En cambio, Dios en Jesús actúa según no está ley de la carne, sino según el amor, la única alternativa frente a una sociedad que humilla y mata. Los senadores romanos ejecutaron a cuatrocientos esclavos inocentes porque tenían miedo de sus esclavos, porque sabían que había razones para la venganza, y quisieron amedrentarlos desplegando poder violento y homicida. Lo mismo que hemos visto en estos días en Estados Unidos, muertes por odio a los distintos, por miedo a los distintos. Para ellos, los nuestros, los de nuestra sangre, los de nuestra raza y los de nuestro pueblo, los nuestros, nosotros, somos los peor. Pero Dios, escribió san Pablo, escogió a lo peor de este mundo, a lo más bajo de este mundo, a los últimos de este mundo, para confundir a los sabios  y a los ricos de este mundo.
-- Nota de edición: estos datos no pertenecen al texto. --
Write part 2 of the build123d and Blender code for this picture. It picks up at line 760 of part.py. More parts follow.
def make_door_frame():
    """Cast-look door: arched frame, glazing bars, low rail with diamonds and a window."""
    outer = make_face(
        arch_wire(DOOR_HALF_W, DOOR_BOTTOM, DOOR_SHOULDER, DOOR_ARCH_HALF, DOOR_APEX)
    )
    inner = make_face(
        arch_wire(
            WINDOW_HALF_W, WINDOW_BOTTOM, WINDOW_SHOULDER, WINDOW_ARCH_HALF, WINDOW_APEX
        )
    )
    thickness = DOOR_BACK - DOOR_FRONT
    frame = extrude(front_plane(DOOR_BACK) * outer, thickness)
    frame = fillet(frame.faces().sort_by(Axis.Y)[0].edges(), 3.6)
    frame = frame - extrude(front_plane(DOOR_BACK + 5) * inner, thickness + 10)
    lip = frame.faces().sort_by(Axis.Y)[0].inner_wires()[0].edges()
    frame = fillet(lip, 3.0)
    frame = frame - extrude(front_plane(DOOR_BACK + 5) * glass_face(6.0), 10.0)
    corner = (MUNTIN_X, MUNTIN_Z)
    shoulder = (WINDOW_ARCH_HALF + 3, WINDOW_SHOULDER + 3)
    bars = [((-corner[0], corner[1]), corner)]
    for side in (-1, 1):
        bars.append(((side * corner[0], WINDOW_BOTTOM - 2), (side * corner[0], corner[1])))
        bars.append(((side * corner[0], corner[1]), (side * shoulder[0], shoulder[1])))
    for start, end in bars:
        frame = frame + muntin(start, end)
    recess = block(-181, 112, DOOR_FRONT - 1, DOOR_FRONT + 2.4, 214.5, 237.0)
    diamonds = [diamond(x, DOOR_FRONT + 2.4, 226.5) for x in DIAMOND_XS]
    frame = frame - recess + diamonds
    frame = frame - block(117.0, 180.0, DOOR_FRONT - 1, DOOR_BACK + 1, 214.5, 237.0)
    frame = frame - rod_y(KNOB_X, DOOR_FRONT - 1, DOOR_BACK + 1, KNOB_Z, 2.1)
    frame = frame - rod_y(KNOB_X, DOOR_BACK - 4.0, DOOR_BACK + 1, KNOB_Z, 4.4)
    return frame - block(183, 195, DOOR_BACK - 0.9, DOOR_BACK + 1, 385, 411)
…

En Jesús, Dios es el último de los cualquiera. 

Tener fe en Jesús crucificado y resucitado es confiar en el Dios que en Jesús fue crucificado, pero que no lo abandonó en la muerte, sino que lo rescató de ella. En Jesús, Dios ha invertido las leyes de este mundo. Y Él, el Señor y el Creador, como siervo, como un esclavo, como el último, se ha arremangado la túnica y se ha puesto a nuestros pies para en todo, como comprendió san Ignacio de Loyola, amar y servir. 

Con facilidad nos olvidamos de reconocer que somos hijos de Dios. Dejamos que se apague la luz del corazón y nos sentimos amos y señores, siendo ridículas caricaturas de déspotas que no conocen a Dios. En redes sociales corre una imagen de Jesús pidiendo a la multitud: “Amen a su prójimo, no importa qué”. “¿Incluso si es gay?”, pregunta uno. “Incluso si hace preguntas estúpidas”, contesta Jesús. Dios nos ama a todos y no rechaza a nadie. Si en Jesús Dios se hizo cualquiera, cualquiera, si quiere, puede amar como Jesús, con el amor de Dios.